Welche Verdächtigungen, Konflikte und gar gesellschaftliche Ausgrenzungen überbordender Dorftratsch auslösen kann, zeigte die Theatergruppe des RMSV Berghaupten 1908 in der voll besetzten Schlosswaldhalle.
Die Theatergruppe des Rad- und Motorsportvereins Berghaupten landete mit dem Stück »Ein Dorf ohne Tratsch...« einen Volltreffer. Rosalinde Männle als penetrant neugierige Postfilialleiterin Heidi Laber hatte am Samstag in der Schlosswaldhalle die Paraderolle. Geradezu süchtig nach jeder noch so kleinen Neuigkeit, nach jeder scheinbaren Schwachstelle ihrer Mitbürger, agiert sie wie die Spinne im Netz und entwickelt ihr Geflecht aus Scheinbeobachtungen und Halbgehörtem.
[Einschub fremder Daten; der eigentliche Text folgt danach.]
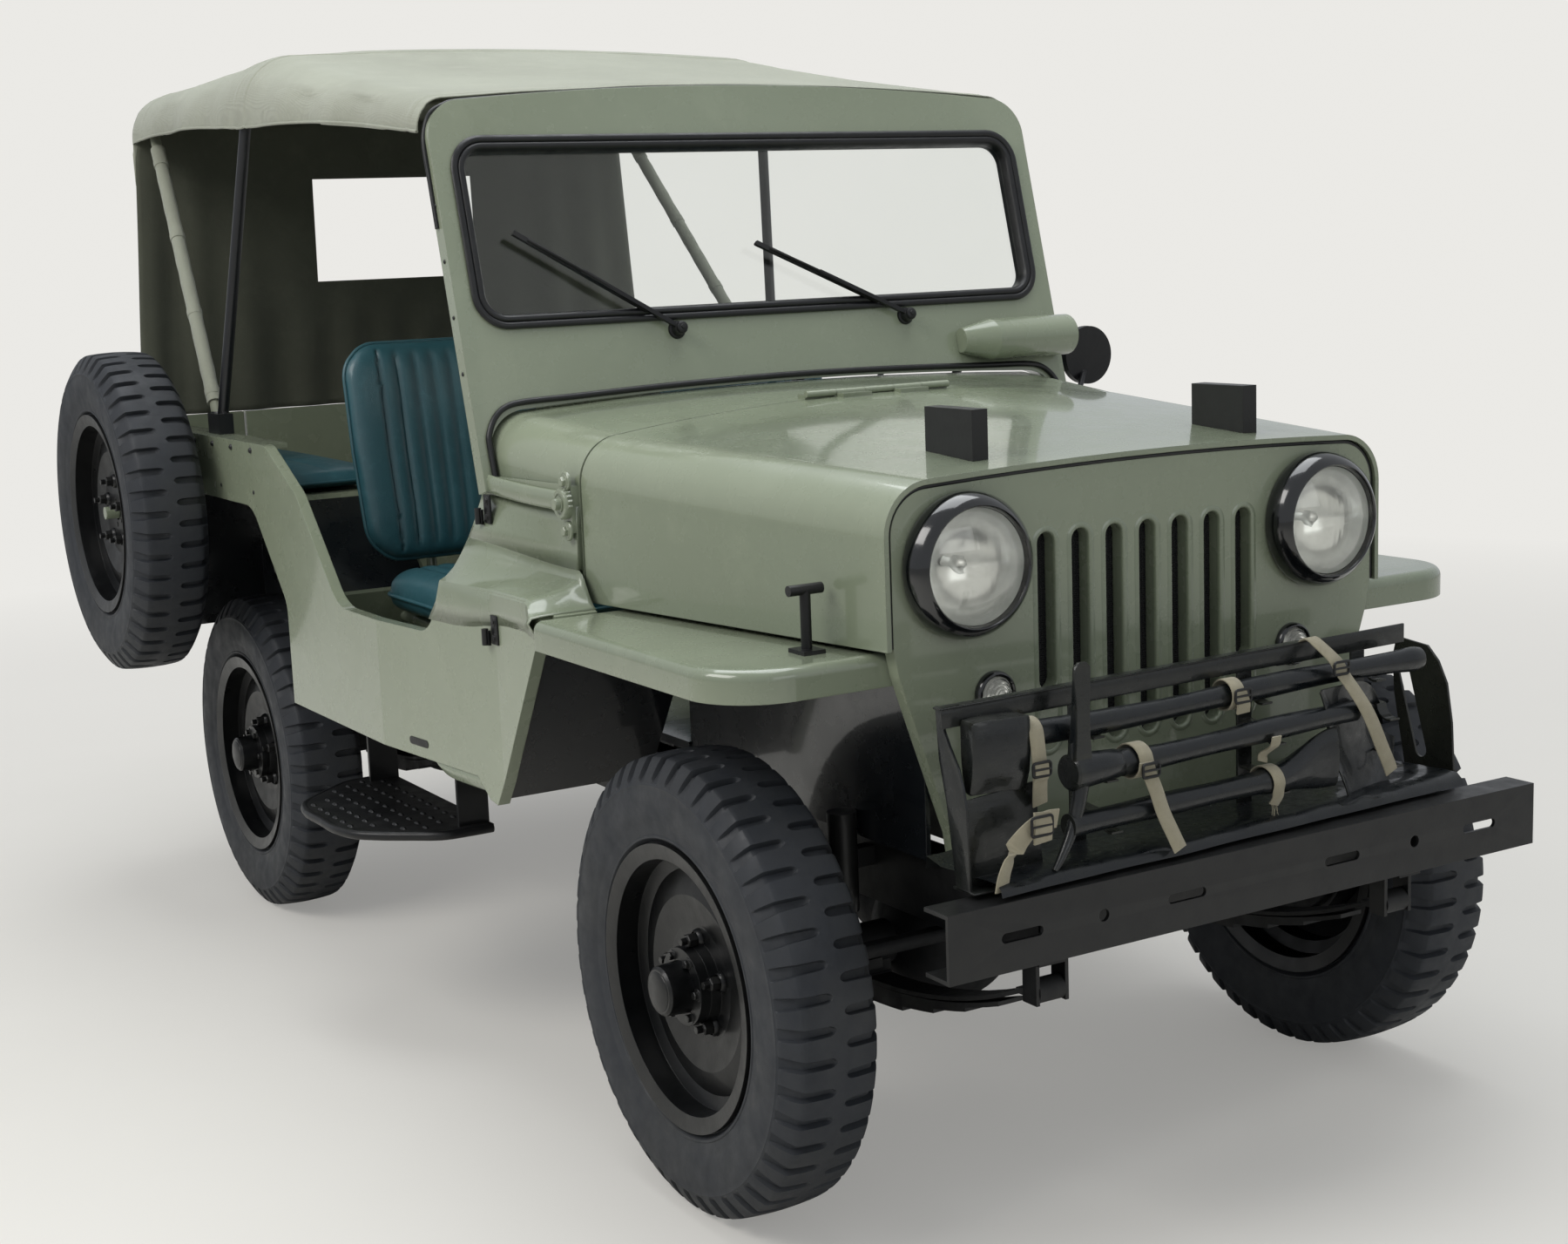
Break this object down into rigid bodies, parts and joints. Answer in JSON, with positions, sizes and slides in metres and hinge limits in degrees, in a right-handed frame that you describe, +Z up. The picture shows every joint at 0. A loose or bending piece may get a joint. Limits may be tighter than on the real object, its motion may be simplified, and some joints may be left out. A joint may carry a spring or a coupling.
{
  "type": "army 4x4 car",
  "caption": "Open army 4x4 car with canvas canopy, steered front wheels, turning road wheels, opening hood and tailgate, spare wheel, and a front rack with an axe, a mattock and a shovel.",
  "frame": {"origin": "on the ground under the middle of the bounding box", "axes": "+X to the car's left, +Y to its rear, +Z up; the front faces -Y"},
  "size_m": [1.899, 3.29, 1.905],
  "materials": {
    "body_paint": "gloss",
    "chassis_paint": "satin",
    "wheel_paint": "gloss",
    "tyre_rubber": "matte",
    "canvas": "matte",
    "seat_leather": "satin",
    "seal_rubber": "matte",
    "pane_glass": "clear",
    "lamp_glass": "ribbed",
    "lamp_red": "gloss",
    "spring_steel": "satin",
    "tool_wood": "painted",
    "tool_steel": "satin",
    "mirror_metal": "satin"
  },
  "bodies": {
    "vehicle": {"chassis_frame": "chassis_paint", "front_bumper": "chassis_paint", "leaf_springs": "spring_steel", "front_axle": "spring_steel", "rear_axle": "spring_steel", "drive_shafts": "spring_steel", "shock_absorbers": "spring_steel", "exhaust": "spring_steel", "engine": "spring_steel", "gearbox": "spring_steel", "radiator": "chassis_paint", "body_side_right": "body_paint", "body_side_left": "body_paint", "tub_floor": "body_paint", "cowl": "body_paint", "grille": "body_paint", "fender_right": "body_paint", "fender_left": "body_paint", "headlights": "lamp_glass", "parking_lamps": "lamp_glass", "tail_lamps": "lamp_red", "windscreen_frame": "body_paint", "windscreen_seal": "seal_rubber", "windscreen_glass": "pane_glass", "windscreen_housing": "body_paint", "wipers": "chassis_paint", "canopy": "canvas", "canopy_bows": "body_paint", "seat_cushions": "seat_leather", "seat_backs": "seat_leather", "side_cushions": "seat_leather", "seat_frames": "body_paint", "steering_column": "chassis_paint", "tool_rack": "tool_steel", "axe": "tool_wood", "mattock": "tool_wood", "shovel": "tool_wood", "side_step": "chassis_paint", "spare_carrier": "body_paint", "hood_catches": "chassis_paint", "mirror": "mirror_metal", "tyre_spare": "tyre_rubber", "wheel_spare": "wheel_paint"},
    "hood": {"hood": "body_paint", "hood_blocks": "tool_wood"},
    "tailgate": {"tailgate": "body_paint"},
    "knuckle_right": {"knuckle_right": "spring_steel"},
    "knuckle_left": {"knuckle_left": "spring_steel"},
    "tie_rod": {"tie_rod": "spring_steel"},
    "steering_wheel": {"steering_wheel": "chassis_paint"},
    "road_wheel_front_right": {"tyre_front_right": "tyre_rubber", "wheel_front_right": "wheel_paint"},
    "road_wheel_front_left": {"tyre_front_left": "tyre_rubber", "wheel_front_left": "wheel_paint"},
    "road_wheel_rear_right": {"tyre_rear_right": "tyre_rubber", "wheel_rear_right": "wheel_paint"},
    "road_wheel_rear_left": {"tyre_rear_left": "tyre_rubber", "wheel_rear_left": "wheel_paint"}
  },
  "joints": [
    {"name": "steer_right", "type": "hinge", "parent": "vehicle", "child": "knuckle_right", "pos_m": [-0.5, -1.1, 0.355], "axis": [0, 0, 1], "range_deg": [-25, 25]},
    {"name": "steer_left", "type": "hinge", "parent": "vehicle", "child": "knuckle_left", "pos_m": [0.5, -1.1, 0.355], "axis": [0, 0, 1], "range_deg": [-25, 25]},
    {"name": "tie_rod_pivot", "type": "hinge", "parent": "knuckle_right", "child": "tie_rod", "pos_m": [-0.5, -1.275, 0.4123], "axis": [0, 0, 1], "range_deg": [-25, 25]},
    {"name": "steering_wheel_turn", "type": "hinge", "parent": "vehicle", "child": "steering_wheel", "pos_m": [0.365, -0.09, 1.135], "axis": [0, 0.7986, 0.6018], "range_deg": [-350, 350]},
    {"name": "wheel_front_right_spin", "type": "hinge", "parent": "knuckle_right", "child": "road_wheel_front_right", "pos_m": [-0.613, -1.1, 0.355], "axis": [1, 0, 0], "continuous": true},
    {"name": "wheel_front_left_spin", "type": "hinge", "parent": "knuckle_left", "child": "road_wheel_front_left", "pos_m": [0.613, -1.1, 0.355], "axis": [1, 0, 0], "continuous": true},
    {"name": "wheel_rear_right_spin", "type": "hinge", "parent": "vehicle", "child": "road_wheel_rear_right", "pos_m": [-0.613, 0.934, 0.355], "axis": [1, 0, 0], "continuous": true},
    {"name": "wheel_rear_left_spin", "type": "hinge", "parent": "vehicle", "child": "road_wheel_rear_left", "pos_m": [0.613, 0.934, 0.355], "axis": [1, 0, 0], "continuous": true},
    {"name": "hood_hinge", "type": "hinge", "parent": "vehicle", "child": "hood", "pos_m": [0, -0.67, 1.195], "axis": [-1, 0, 0], "range_deg": [0, 88]},
    {"name": "tailgate_hinge", "type": "hinge", "parent": "vehicle", "child": "tailgate", "pos_m": [0, 1.563, 0.621], "axis": [-1, 0, 0], "range_deg": [0, 90]}
  ],
  "couplings": [
    {"joint": "steer_left", "follows": "steer_right", "ratio": 1},
    {"joint": "tie_rod_pivot", "follows": "steer_right", "ratio": -1},
    {"joint": "steering_wheel_turn", "follows": "steer_right", "ratio": 14}
  ]
}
Ihr Postkabuff ist nicht nur wegen der eingehenden Briefe und Pakete eine ideale Nachrichtenquelle, sondern in der Dorfmitte mit meist geöffnetem Fenster auch ein günstiger Beobachtungs- und Horchposten. Als dann noch die Reporterin Sybille Putt (Hannah Brüderle) den vermuteten Lottogewinner ermitteln und zu einer Titelstory verarbeiten will, kennt die triebhafte Neugierde keine Grenzen.
Jagd nach Informationen
Kathy Zehnle als gleichermaßen wissbegierige Metzgersfrau Käthe Kleber ergibt zusammen mit der Postlerin Heidi ein unerbittliches Gespann auf der Jagd nach verborgenen Dorfgeheimnissen. Ein etwas durchtriebener, aber ebenfalls hilfreicher Lieferant von schlüpfrigen Informationen ist der Briefträger Uwe Berg (Henrik Spitzmüller). Und den nennt Bürgermeister Bernd-Otto Lückhausen bei seinem Schlussauftritt auch als Lottogewinner. Allerdings hat er nicht den von Heidi Laber in Umlauf gesetzten Riesengewinn von sechs Millionen Euro gewonnen.
Aber immerhin reichte die Summe aus, um von der Gemeinde das verwahrloste Ladenlokal in der Dorfmitte aufzukaufen. Zur Aufwertung des Dorflebens will er dort wieder eine Kneipe eröffnen. Bevor der Dorfchef den Verkauf des Schandflecks auf seiner Erfolgsliste verbuchen konnte, musste er sich allerdings noch mit seiner eingebildeten Gemahlin Krimhilde (Nadine Seger) herumschlagen. Diese wollte nämlich mit dem in höheren Sphären schwebenden Künstler Leonardo Wortelhöfer (Björn Siebert) das alte Gebäude zu einer schicken Galerie ausbauen.
Ursprünglich hatte Bürgermeister Lückhausen dem Metzgermeister Harald Kleber (René Rummel) das Gammelobjekt andrehen wollen, doch dessen Gattin Käthe war mehr an der Gewichtsreduzierung ihres Mannes als an einer Geschäftsveränderung interessiert. Ein zusätzliches Treibmittel für den Handlungsschwung sind die Haschkekse der Reporterin. Diese setzt sie bei dem geschäftstüchtigen Banker Spar (Peter Weiß) ein. Dem schmecken die Kekse so gut, dass er sich für die ebenfalls Kekse konsumierende Reporterin näher interessiert.
Ansehen beschädigt
Heidi verbreitet die vermeintliche Übergriffigkeit umgehend und beschädigt damit das bislang blitzsaubere Bild des Angestellten. Eine wirkungsvolle Rolle in der gebrochen Deutsch sprechenden Putzfrau Ayse Übegün hatte Steffi Fux. Schlagfertig darf sie sich nicht nur mancher Vorurteile erwehren, sondern auch nach dem Griff in die herrenlose Keksschachtel selig mit dem Besen über die Bühne tanzen.
Doch auch sie stiftet tratschenderweise Unfrieden, indem sie der Frau Bürgermeisterin ein Verhältnis mit dem Künstler Leonardo andichtet. Dessen zur Verbesserung der Dorfkultur aufgestellte Skulptur, ein bemalter Grasrechen mit abgebrochenen Zinken, entlarven die erdverbundenen Dörfler mit drastischen Kommentaren als leeren Schein. Allerdings wurde nach der Schlusspräsentation der Akteure von Peter Weiß das Objekt zugunsten des anvisierten Jugendtreffs in Berghaupten zur Versteigerung aufgerufen.
Für die Inszenierung des Lustspiels »Ein Dorf ohne Tratsch...« von Christa Bitzer war Nicole Zehnle als Regisseurin verantwortlich. Dieter Schappacher sorgte für die Funktion von Ton und Technik. Maske: Rebecca Leistler. Souffleuse: Isabelle Gerhard.